In a cast-iron skillet: coat bottom of skillet with oil, then add jalapeno, salt and onion if you're using it. Allow this to 'sweat' a bit - low heat to draw out the flavors and infuse the oil with flavor. Pour in corn and beans, raise heat very slightly. Stir this around until the corn and beans are warmed through but not cooked to death. Add pepper to taste. Serve. A dollop of butter on the top is very pleasing to Europeanized taste buds.

Other than the lack of bear grease and the addition of the pepper, this is something that could have been eaten in north America a thousand years ago. (Though of course they would have cooked it on a large, flat rock near a fire.) Enjoy.

8 comments:

amy said...

I think there are stories to go with the Three Sisters too... would your succotash be good with regular (not jalapeno) peppers?
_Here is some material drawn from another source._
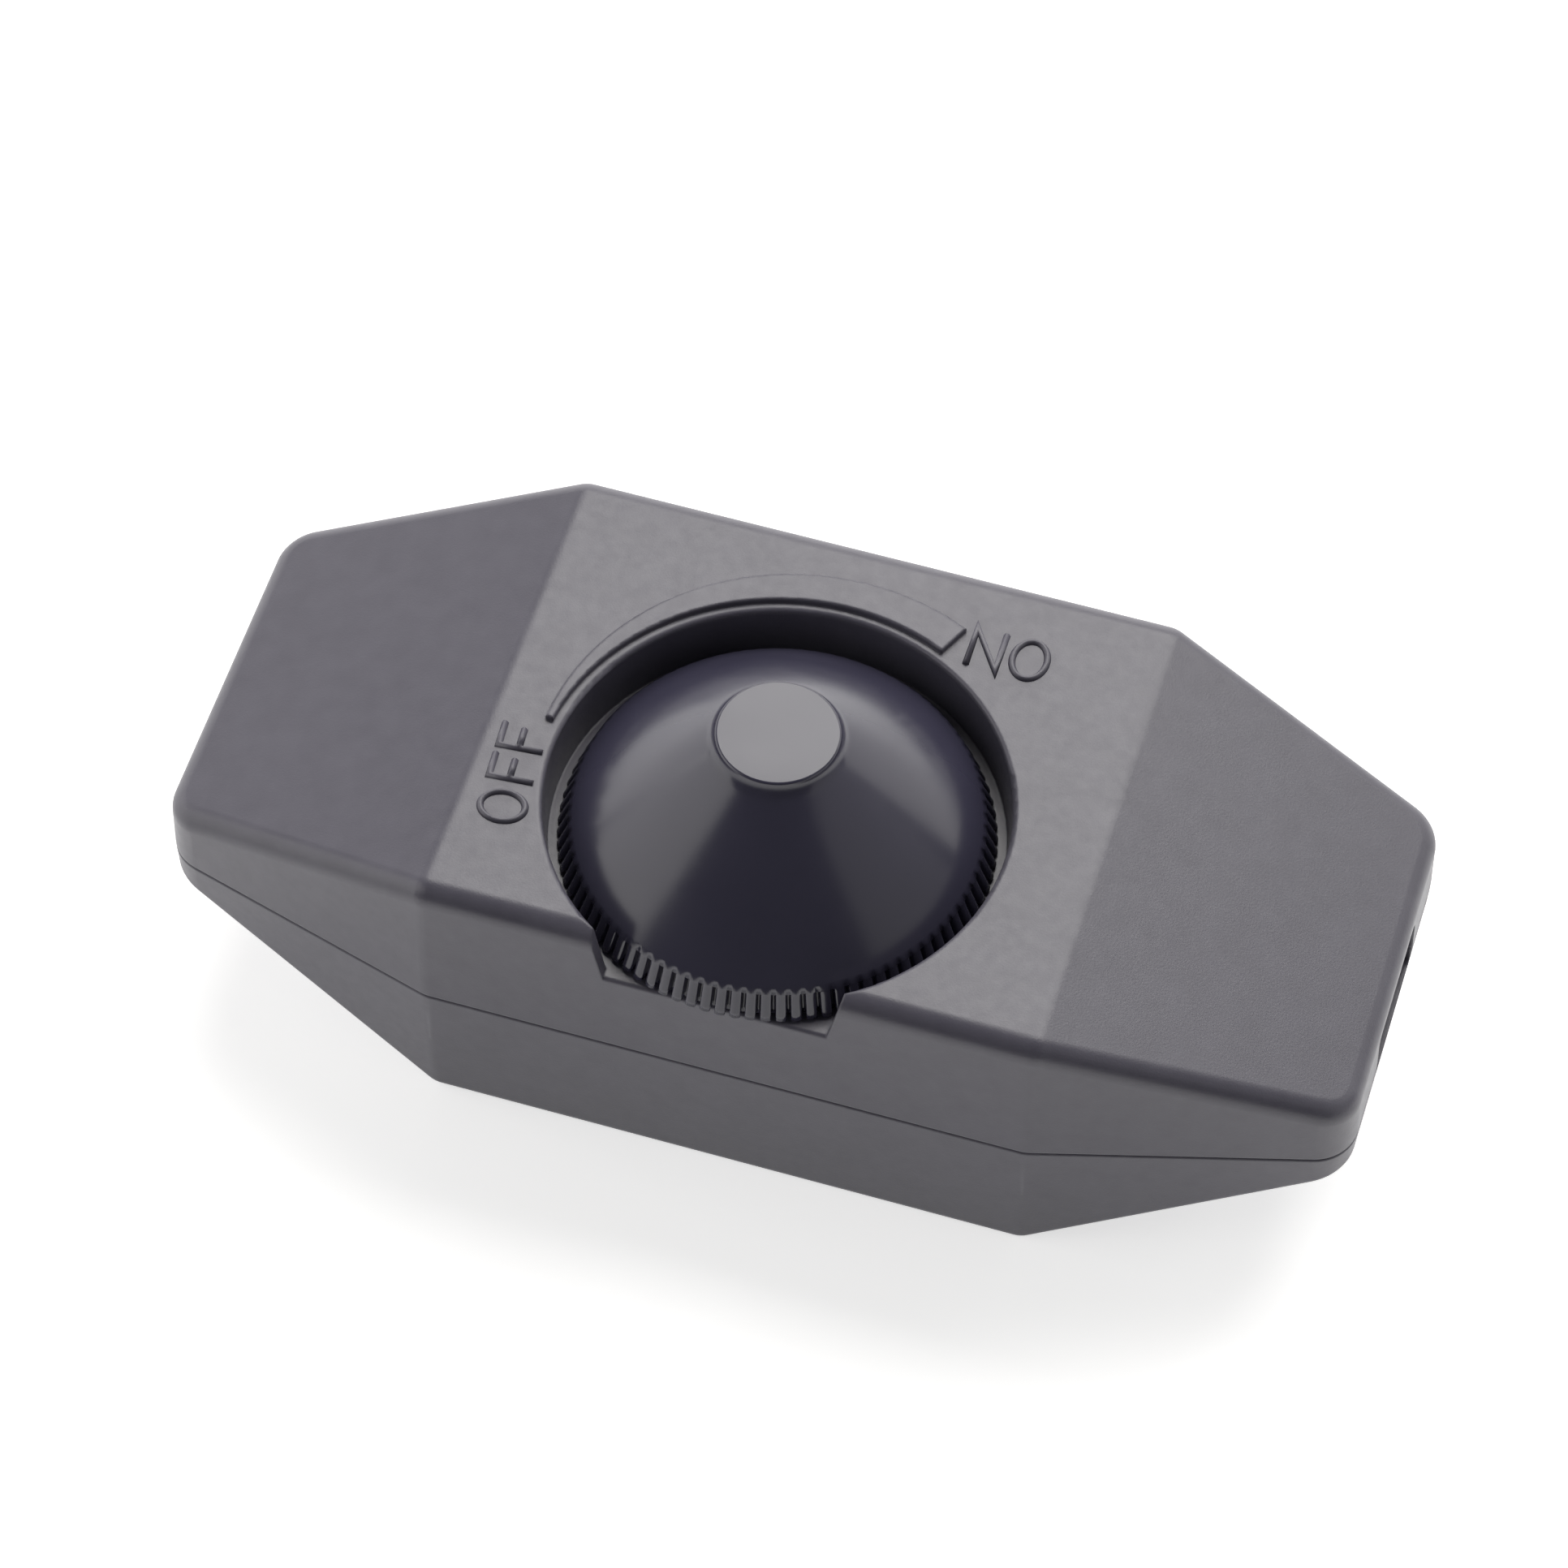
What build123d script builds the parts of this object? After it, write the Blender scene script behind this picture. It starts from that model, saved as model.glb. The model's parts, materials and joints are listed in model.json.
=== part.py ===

I have wuss taste buds.

Julie said...

By removing all the white parts and seeds from the jalapeno, you remove 99.9% of the heat, and instead have a pleasant, fruity green flavor. Honest. When people ask what makes it taste good, I give the ingredients and people go "THERE'S A JALAPENO IN THERE??!!??" it's really mild. Honest. I swear.

Barbara said...

Oh, I love succotash! My grandma grew the best butter (lima) beans in southern Indiana, or at least I thought so when I was growing up. Thanks for the reminder.

Happy Thanksgiving!

Emily said...

I'm saving this to try....wow.

Alwen said...

Okay, you are probably the only other person in the world that I know who would be interested in this:

Another thing corn does is that it funnels water to its own roots. If you are watering corn plants one at a time, the best way to water it is pour the water right on the stem of the plant. It will run along the stalk right down to the roots.

Other plants do this, too - maple leaves stop so much of the rain that they'll be dry underneath in a light rain, except where the leaves runnel it down the trunk.

As far as I know, no one has ever studied this plant behavior/trait, or whatever you call it.

ellen in indy said...

happy thanksgiving in pigsbird! are you having pig or bird?

the succotash sounds yum. have you made it with MORE jalapeƱo flavor? that also would appeal to my tastebuds.

Donna Lee said...

I'd be nervous about using the jalapeno,too , but I trust you. I don't like food that bites.

Happy Thanksgiving to you and the Husbeast and the Goober and Sekhmet!

Amy Lane said...

OKay-- very cool. I had not known about Three Sister's planting... but there is a story in there somewhere!